New four-week lockdown across England : starting from Thursday

The Prime Minister has announced that from Thursday, people in England must once again only leave their homes for specific reasons, with pubs, restaurants, non-essential shops, hairdressers and gyms forced to shut.

Boris Johnson has tonight announced England will go back into lockdown for four weeks from Thursday – after dire warnings that thousands could die every day if action is not taken.

Pubs, restaurants and non-essential shops will be forced to close, and people will again be banned from leaving their homes except for very specific reasons.

The Prime Minister said that without action, deaths would reach “several thousand a day”, with a “peak of mortality” worse than the country saw during the lockdown in April.

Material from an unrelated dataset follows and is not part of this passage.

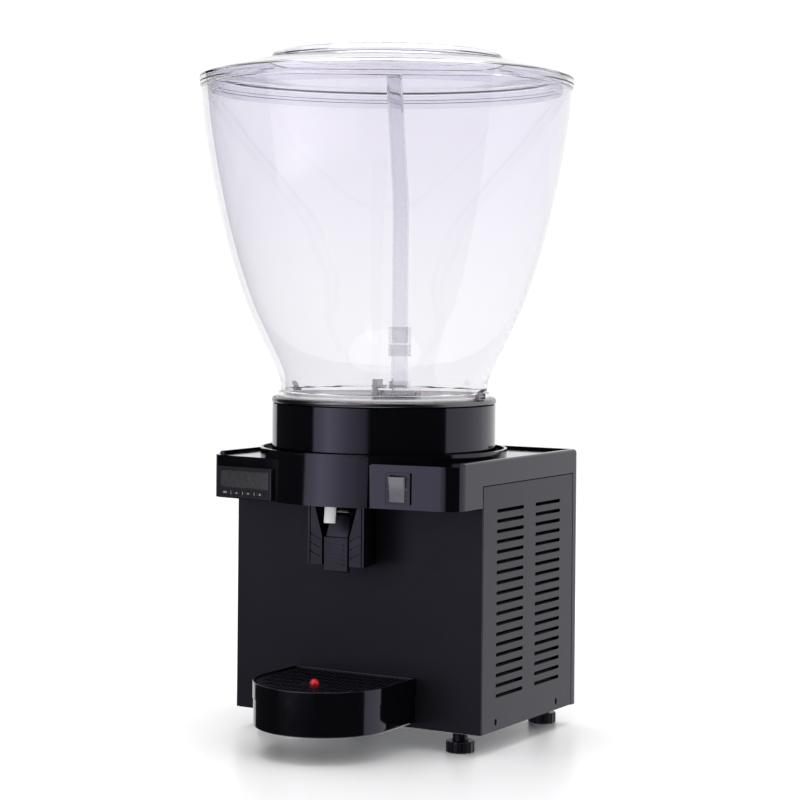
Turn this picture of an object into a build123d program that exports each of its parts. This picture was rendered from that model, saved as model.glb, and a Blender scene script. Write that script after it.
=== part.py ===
from build123d import *
import os
from math import atan2, cos, hypot, radians, sin, sqrt, tan

# Refrigerated single-bowl drink fountain for a counter. Millimetres.
# Origin on the counter under the bowl's axis, +Z up, the tap side faces -Y.
# +X is on the right seen from the front.

os.makedirs("parts", exist_ok=True)

# ---------------------------------------------------------------- driving dimensions
# Cabinet
HALF_WIDTH = 150.0          # cabinet sides at X = +-150
FRONT_Y = -54.0             # outer face of the front panel
BACK_Y = 166.0              # outer face of the back
BASE_Z = 22.0               # underside of the cabinet, on its feet
SHEET = 1.2                 # sheet metal of the panels
SEAM = 1.0                  # gap left round an inset panel

# Top cover
COVER_WALL = 2.5
COVER_TOP_Z = 301.0         # top of the raised edge along the sides and back
DECK_Z = 298.0              # floor of the shallow recess on top
DECK_UNDER_Z = 295.5
RIM_WIDTH = 6.0             # raised edge round the deck
SKIRT_Z = 275.6             # lower edge of the cover along the cabinet sides
FRONT_SKIRT_Z = 253.4       # lower edge of the part that overhangs the front
POST_DEPTH = 12.7           # the cover's rear corner posts, front to back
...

He said: “Doctors and nurses would be forced to choose which patients to treat, who would get oxygen and who wouldn’t, who would live and who would die.

“Doctors and nurses would be forced to choose between saving Covid patients and non-Covid patients.

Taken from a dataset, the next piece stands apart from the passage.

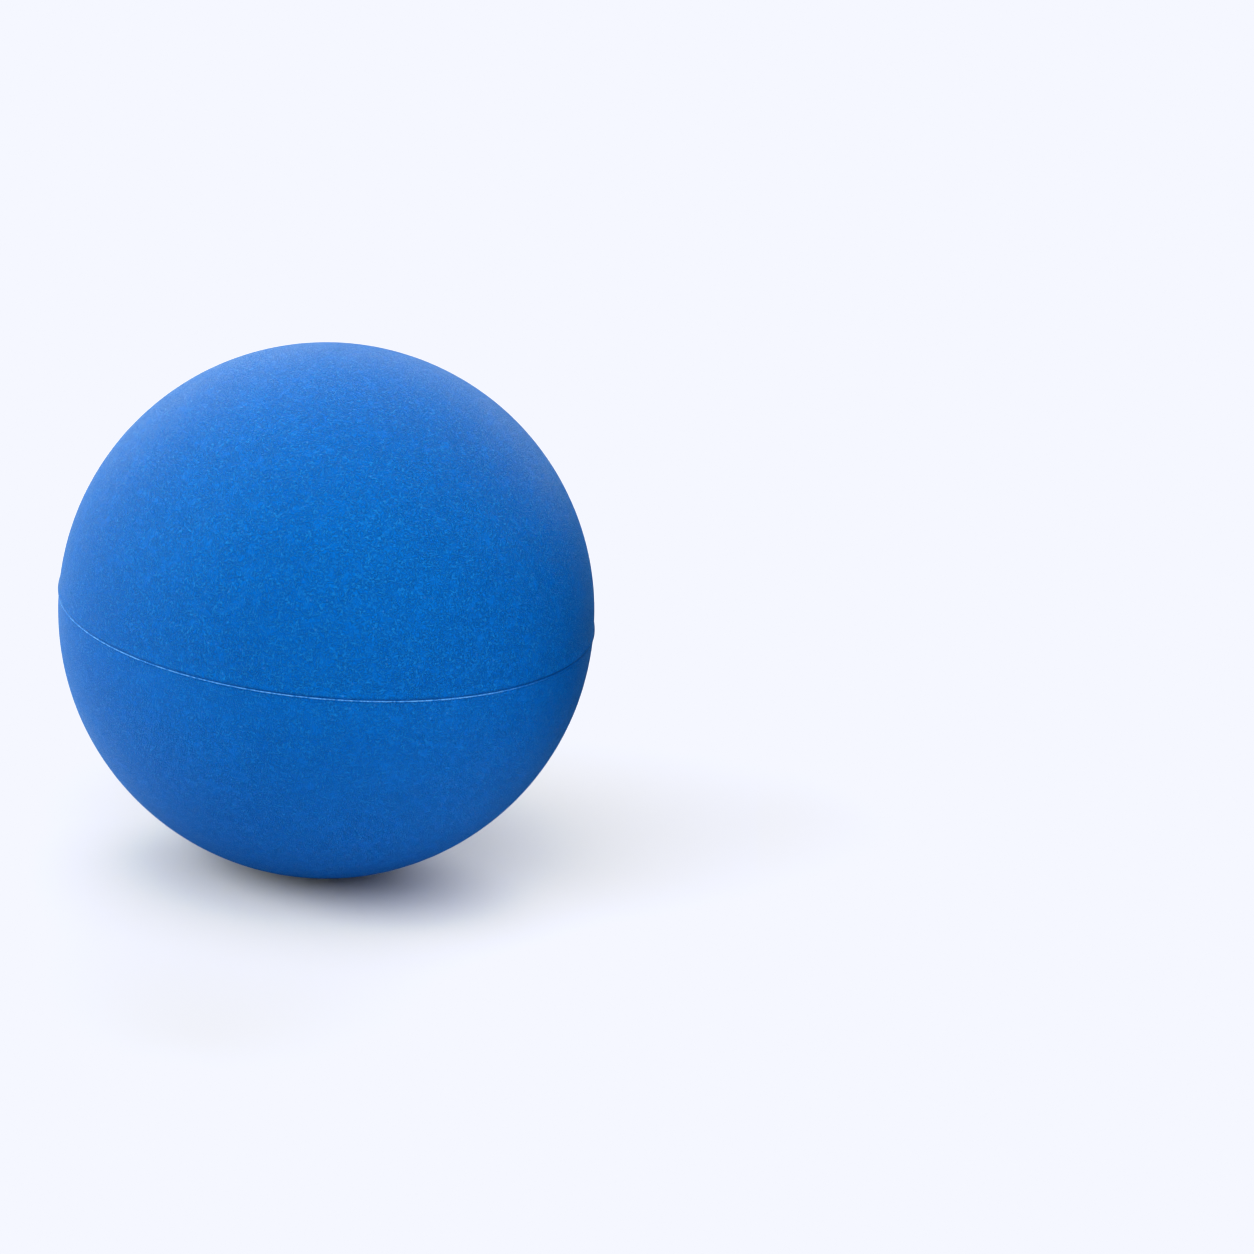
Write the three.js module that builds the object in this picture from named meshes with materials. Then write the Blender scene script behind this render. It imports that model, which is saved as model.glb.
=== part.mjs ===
// Squash ball: a hollow rubber ball of two moulded half shells, joined by a layer of cured cement.
// Millimetres, +Z up. The origin is the centre of the ball and the seam lies in the plane z = 0.
//
// Each shell ends in a flat ground rim, and the cement layer lies between the two rims. Outside, the
// upper rim stands a little proud as a lip. The cement keeps back under the lip, which leaves a fine
// crevice, and swells into a thin bead below it. Inside, the cement that the press squeezed out has
// run into the groove between the two rounded inner edges.

import * as THREE from "three";

// Driving dimensions of the ball
const BALL_DIAMETER = 40;
const WALL_THICKNESS = 5;
const CEMENT_THICKNESS = 0.2;

// Outer edge of the rims: the moulded lip of the upper shell and the rounding of both rims
const LIP_HEIGHT = 0.09;
const LIP_WIDTH = 0.7;
const RIM_EDGE_RADIUS = 0.05;

// Bead of cement outside: its crest over the plain sphere, how far the crest lies below the seam
// plane, and how far the cement keeps back from the sphere under the lip
const OUTER_BEAD_HEIGHT = 0.05;
const BEAD_CREST_DROP = 0.03;
const CREVICE_DEPTH = 0.15;

// Inner edge of the rims, how far round it the squeezed-out cement reaches, and its crown
const INNER_EDGE_RADIUS = 0.6;
const CEMENT_WRAP = THREE.MathUtils.degToRad(60);
const INNER_BEAD_CROWN = 0.15;

// Facets
const SEGMENTS_ROUND = 72;
const OUTER_ARC_STEPS = 18;
const INNER_ARC_STEPS = 12;
const LIP_STEPS = 4;
const RIM_EDGE_STEPS = 2;
const INNER_EDGE_STEPS = 2;
const CEMENT_WRAP_STEPS = 3;
const BEAD_STEPS = 3;
const CROWN_STEPS = 6;

// What follows from the driving dimensions
const OUTER_RADIUS = BALL_DIAMETER / 2;
const INNER_RADIUS = OUTER_RADIUS - WALL_THICKNESS;
const FACE_HEIGHT = CEMENT_THICKNESS / 2;
const QUARTER_TURN = Math.PI / 2;

const shellRubber = new THREE.MeshStandardMaterial({
  name: "shell_rubber",
  color: 0x1262bd,
  roughness: 0.55,
  metalness: 0,
});
const curedCement = new THREE.MeshStandardMaterial({
  name: "cured_cement",
  color: 0x3d86d8,
  roughness: 0.4,
  metalness: 0,
});

// Points on an ellipse about centre, from one angle to another, both ends included.
// A point is a Vector2 of the distance from the pole axis and the height over the seam.
function arc(centre, radius, height, fromAngle, toAngle, steps) {
  const points = [];
  for (let i = 0; i <= steps; i += 1) {
    const angle = THREE.MathUtils.lerp(fromAngle, toAngle, i / steps);
    points.push(
      new THREE.Vector2(
        centre.x + radius * Math.cos(angle),
        centre.y + height * Math.sin(angle),
      ),
    );
  }
  return points;
}

// An arc of the ball's own centre. At the pole the point lies exactly on the axis.
function sphereArc(radius, fromAngle, toAngle, steps) {
  const points = arc(new THREE.Vector2(0, 0), radius, radius, fromAngle, toAngle, steps);
  const pole = fromAngle > toAngle ? points[0] : points.at(-1);
  pole.x = 0;
  return points;
}

// The rim's outer edge: a small round from the shell's side in to its flat face.
function rimEdge(lipHeight) {
  const centre = new THREE.Vector2(
    OUTER_RADIUS + lipHeight - RIM_EDGE_RADIUS,
    FACE_HEIGHT + RIM_EDGE_RADIUS,
  );
  return arc(centre, RIM_EDGE_RADIUS, RIM_EDGE_RADIUS, 0, -QUARTER_TURN, RIM_EDGE_STEPS);
}

// The lip: the sphere's radius grows along a smooth step from the start of the lip to the rim's edge.
function lipSide(lipHeight) {
  const startAngle = Math.asin((FACE_HEIGHT + RIM_EDGE_RADIUS + LIP_WIDTH) / OUTER_RADIUS);
  const endHeight = FACE_HEIGHT + RIM_EDGE_RADIUS;
  const points = [];
  for (let i = 1; i < LIP_STEPS; i += 1) {
    const share = i / LIP_STEPS;
    const height = THREE.MathUtils.lerp(OUTER_RADIUS * Math.sin(startAngle), endHeight, share);
    const sphere = Math.sqrt(OUTER_RADIUS ** 2 - height ** 2);
    const rise = lipHeight * THREE.MathUtils.smoothstep(share, 0, 1);
    points.push(new THREE.Vector2(sphere + rise, height));
  }
  return { startAngle, points };
}

// The round of the rim's inner edge meets both the flat face and the cavity's sphere smoothly. It is
// in two stretches, from the flat face: the one that cement covers, and the bare one beyond it.
function innerEdge() {
  const radius = INNER_EDGE_RADIUS;
  const height = FACE_HEIGHT + radius;
  const reach = INNER_RADIUS + radius;
  const centre = new THREE.Vector2(Math.sqrt(reach ** 2 - height ** 2), height);
  const cavityAngle = Math.asin(height / reach);
  const wrapAngle = -QUARTER_TURN - CEMENT_WRAP;
  const endAngle = cavityAngle - Math.PI;
  return {
    cavityAngle,
    covered: arc(centre, radius, radius, -QUARTER_TURN, wrapAngle, CEMENT_WRAP_STEPS),
    bare: arc(centre, radius, radius, wrapAngle, endAngle, INNER_EDGE_STEPS).slice(1),
  };
}

// Half shell with its rim down: from the outer pole over the rim to the pole of the cavity.
function halfShellProfile(lipHeight) {
  const lip = lipSide(lipHeight);
  const edge = innerEdge();
  const outside = sphereArc(OUTER_RADIUS, QUARTER_TURN, lip.startAngle, OUTER_ARC_STEPS);
  const inside = sphereArc(INNER_RADIUS, edge.cavityAngle, QUARTER_TURN, INNER_ARC_STEPS).slice(1);
  return [...outside, ...lip.points, ...rimEdge(lipHeight), ...edge.covered, ...edge.bare, ...inside];
}

// The bead of cement outside: a quarter ellipse from the back of the crevice down to the crest, and
// another from the crest in to the edge of the lower rim's flat face.
function outerBead() {
  const crevice = OUTER_RADIUS - CREVICE_DEPTH;
  const lowerRim = rimEdge(0).at(-1).x;
  const crest = OUTER_RADIUS + OUTER_BEAD_HEIGHT;
  const aboveCrest = arc(
    new THREE.Vector2(crevice, -BEAD_CREST_DROP),
    crest - crevice,
    FACE_HEIGHT + BEAD_CREST_DROP,
    QUARTER_TURN,
    0,
    BEAD_STEPS,
  );
  const belowCrest = arc(
    new THREE.Vector2(lowerRim, -BEAD_CREST_DROP),
    crest - lowerRim,
    FACE_HEIGHT - BEAD_CREST_DROP,
    0,
    -QUARTER_TURN,
    BEAD_STEPS,
  ).slice(1);
  return [...aboveCrest, ...belowCrest];
}

// The cement inside: in along the lower rim's rounded edge, over a low crown that faces the cavity,
// and out again along the upper rim's edge.
function innerFillet() {
  const upper = innerEdge().covered;
  const lower = upper.map((point) => new THREE.Vector2(point.x, -point.y));
  const end = upper.at(-1);
  const crown = arc(
    new THREE.Vector2(end.x, 0),
    INNER_BEAD_CROWN,
    end.y,
    -QUARTER_TURN,
    -QUARTER_TURN - Math.PI,
    CROWN_STEPS,
  ).slice(1, -1);
  return [...lower, ...crown, ...upper.reverse()];
}

// Cement ring: the flat layer between the rims is what joins the bead to the fillet.
function cementProfile() {
  const bead = outerBead();
  return [...bead, ...innerFillet(), bead[0]];
}

// A body of revolution about the pole axis. The profiles run clockwise, down the outside and up the
// inside, and a lathe faces outwards on one that runs the other way.
function revolve(profile) {
  const anticlockwise = [...profile].reverse();
  return new THREE.LatheGeometry(anticlockwise, SEGMENTS_ROUND).rotateX(QUARTER_TURN);
}

function upperHalfShell() {
  const shell = new THREE.Mesh(revolve(halfShellProfile(LIP_HEIGHT)), shellRubber);
  shell.name = "upper_half_shell";
  return shell;
}

// The lower shell comes from the plain half of the mould, so its rim has no lip. It is turned over.
function lowerHalfShell() {
  const shell = new THREE.Mesh(revolve(halfShellProfile(0)), shellRubber);
  shell.name = "lower_half_shell";
  shell.rotation.x = Math.PI;
  return shell;
}

function seamCement() {
  const ring = new THREE.Mesh(revolve(cementProfile()), curedCement);
  ring.name = "seam_cement";
  return ring;
}

const squashBall = new THREE.Group();
squashBall.name = "squash_ball";
squashBall.add(upperHalfShell(), lowerHalfShell(), seamCement());

export default squashBall;
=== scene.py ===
# %% [markdown]
# # A squash ball in Blender
#
# A squash ball is one of the plainest things that can be modelled, a hollow ball 40 mm across, and
# that is what makes it a good lesson. There is no outline to hide behind. The likeness is all in
# three small things: the pebbled grain of the moulded rubber, the seam where the two halves were
# glued, and the way that matt rubber takes soft light.
#
# The real ball is made in two presses. The first one moulds two half shells. Their rims are ground
# flat and coated with rubber cement, the halves are put together, and the second press cures the
# joint. The cells below follow the same order.

import math

import bpy
from mathutils import Matrix, Vector


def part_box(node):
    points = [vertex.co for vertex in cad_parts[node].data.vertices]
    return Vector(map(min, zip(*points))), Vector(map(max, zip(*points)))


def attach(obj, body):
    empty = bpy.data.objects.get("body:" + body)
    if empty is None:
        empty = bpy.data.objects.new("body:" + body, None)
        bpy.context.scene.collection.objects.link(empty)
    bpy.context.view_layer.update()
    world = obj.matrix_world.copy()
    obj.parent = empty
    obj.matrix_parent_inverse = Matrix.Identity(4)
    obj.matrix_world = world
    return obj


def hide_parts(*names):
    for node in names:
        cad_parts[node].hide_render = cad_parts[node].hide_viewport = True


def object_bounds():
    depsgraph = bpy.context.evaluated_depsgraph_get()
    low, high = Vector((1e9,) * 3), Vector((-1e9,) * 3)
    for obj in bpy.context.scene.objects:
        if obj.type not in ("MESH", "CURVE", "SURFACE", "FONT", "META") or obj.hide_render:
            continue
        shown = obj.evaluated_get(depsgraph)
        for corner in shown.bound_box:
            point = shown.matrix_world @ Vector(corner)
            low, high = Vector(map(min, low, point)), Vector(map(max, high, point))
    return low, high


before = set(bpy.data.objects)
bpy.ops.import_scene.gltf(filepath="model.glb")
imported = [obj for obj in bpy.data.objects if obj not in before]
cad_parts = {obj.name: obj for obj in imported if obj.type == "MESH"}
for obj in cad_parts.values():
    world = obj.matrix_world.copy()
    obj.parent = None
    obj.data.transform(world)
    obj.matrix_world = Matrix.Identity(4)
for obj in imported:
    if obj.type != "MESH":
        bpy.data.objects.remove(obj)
cad_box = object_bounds()
scene = bpy.context.scene
print("nodes in the frame:", sorted(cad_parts))
for name, corner in zip(("lowest", "highest"), cad_box):
    print(f"{name} corner of the solids in metres:", [round(x, 5) for x in corner])

# %% [markdown]
# ## Sizes
#
# Blender works in metres here, and a ball is easier to think about in millimetres, so one unit, MM,
# turns one into the other. These are the sizes of the solid model, and nothing below changes them.
# The seam lies in the plane z = 0 and the ball's centre is the origin.

# %% Sizes of the ball
MM = 0.001
BALL_RADIUS = 20 * MM
WALL_THICKNESS = 5 * MM
CAVITY_RADIUS = BALL_RADIUS - WALL_THICKNESS

# The cement fills the gap between the two rims, from -FACE_HEIGHT to FACE_HEIGHT
FACE_HEIGHT = 0.1 * MM
LIP_HEIGHT = 0.09 * MM
LIP_WIDTH = 0.7 * MM
RIM_EDGE_RADIUS = 0.05 * MM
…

“The sheer weight of Covid demand would mean depriving tens of thousands, if not hundreds of thousands, if not millions of non-Covid patients of the care they need.”

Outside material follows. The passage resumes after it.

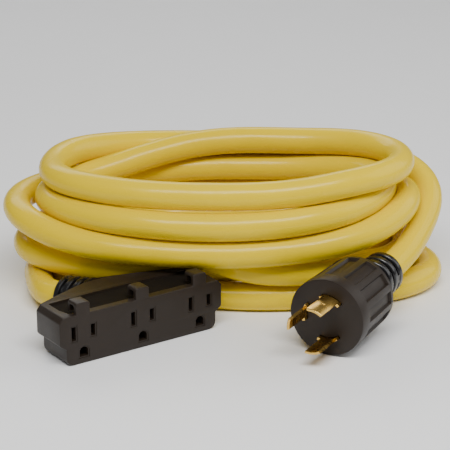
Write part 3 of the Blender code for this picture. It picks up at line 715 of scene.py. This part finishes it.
def outlet_cutter(start, end, grow, slot_width):
    """Every blade slot and ground hole as one solid to cut with."""
    bm = bmesh.new()
    for x in OUTLETS:
        for side, height in ((-1, NEUTRAL_SLOT), (1, LINE_SLOT)):
            middle = x + side * SLOT_SIDE
            half = slot_width / 2 + grow
            add_box(bm, (middle - half, start, SLOT_HEIGHT - height / 2 - grow),
                    (middle + half, end, SLOT_HEIGHT + height / 2 + grow))
        prism(bm, ground_outline(x, grow), start, end)
    return bm


def lug_eye_cutter():
    """The hollows in the lugs' sides, right through each."""
    bm = bmesh.new()
    for x in OUTLETS:
        low = (x - LUG_HALF - 1.4 * MM, FACE_Y + 2.4 * MM, HEAD_TOP - 0.2 * MM)
        high = (x + LUG_HALF + 1.4 * MM, FACE_Y + 7.2 * MM, LUG_TOP - 1.9 * MM)
        corners = add_box(bm, low, high)
        edges = {edge for corner in corners for edge in corner.link_edges
                 if abs(edge.verts[0].co.x - edge.verts[1].co.x) > MM}
        round_edges(bm, list(edges), 1.2 * MM)
    return bm


class POWERCORD_OT_head_face(bpy.types.Operator):
    """Make the head's face with its outlets and lugs"""

    bl_idname = "powercord.head_face"
    bl_label = "Head face"

    def execute(self, context):
        settings = context.scene.moulding_settings
        bm = bmesh.new()
        front = prism(bm, head_outline(lugs=True), FACE_Y, FACE_BACK)
        round_edges(bm, list(front.edges), settings.edge_radius * 0.7)
        bm = carve(bm, lug_eye_cutter())
        bm = carve(bm, tray_cutter())
        rim_depth, rim_width = SLOT_RIM
        bm = carve(bm, outlet_cutter(FACE_Y - MM, FACE_Y + rim_depth, rim_width, settings.slot_width))
        bm = carve(bm, outlet_cutter(FACE_Y - MM, FACE_BACK + MM, 0, settings.slot_width))
        face = add_piece("head_face", bm, [body_material(settings)],
                         ["head_face_cover"])
        finish_tray(face)
        return {"FINISHED"}


def rear_y(x):
    """Where the head starts to narrow behind a given X: furthest back in the middle."""
    outside = max(0, abs(x) - MIDDLE_HALF) / (HEAD_HALF - MIDDLE_HALF)
    return FACE_Y + MIDDLE_DEPTH + (SIDE_DEPTH - MIDDLE_DEPTH) * min(outside, 1)


def neck_circle(radius, count):
    """A ring of points round the neck, in step with the head's outline."""
    first, span = NECK_ARC
    points = []
    for index in range(count):
        angle = math.radians(first + span * index / (count - 1))
        points.append(NECK @ Vector((radius * math.cos(angle), 0, radius * math.sin(angle))))
    return points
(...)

He added: “The risk is, for the first time in our lives, the NHS will not be there for us.”

Under the new measures, which need approval from Parliament, all travel within the UK will be discouraged except for work purposes, while non-essential outbound international travel will be banned.

Mixing within homes will not be allowed anywhere in the country, except for childcare and essential support purposes, when the lockdown comes into effect at 12.01am.

Schools, universities and courts will remain open, the Prime Minister has confirmed, but gyms and hairdressers must close.

The Prime Minister says the measures will be in place for four weeks, until December 2, when he intends for England to move back to the existing three tier system.

Under the new lockdown rules, which need to be approved by Parliament, the only reasons people are allowed to leave home are:

  • Education
  • Work, if you cannot work from home
  • Exercise and recreation outdoors, either with own household or bubble, or on your own with one person from another household or bubble
  • For medical reasons, appointments, or to escape injury or harm, including domestic abuse
  • To shop for food and essentials
  • To provide care for vulnerable people or as a volunteer

The rule of six no longer applies to outdoor gatherings – instead, people can only meet one person from one other household or bubble, and only if they’re on their own when they do so.

There were 21,915 infections confirmed in 24 hours, the Department of Health confirmed, bringing the total since the start of the pandemic to 1,011,660.

Nearly 10,000 people are in hospital, latest data shows, while 978 are in ventilator beds.

The official Covid-19 death toll stands at 46,555, but ONS data recording cases where the virus is mentioned on death certificates show there have now been 62,000 fatalities.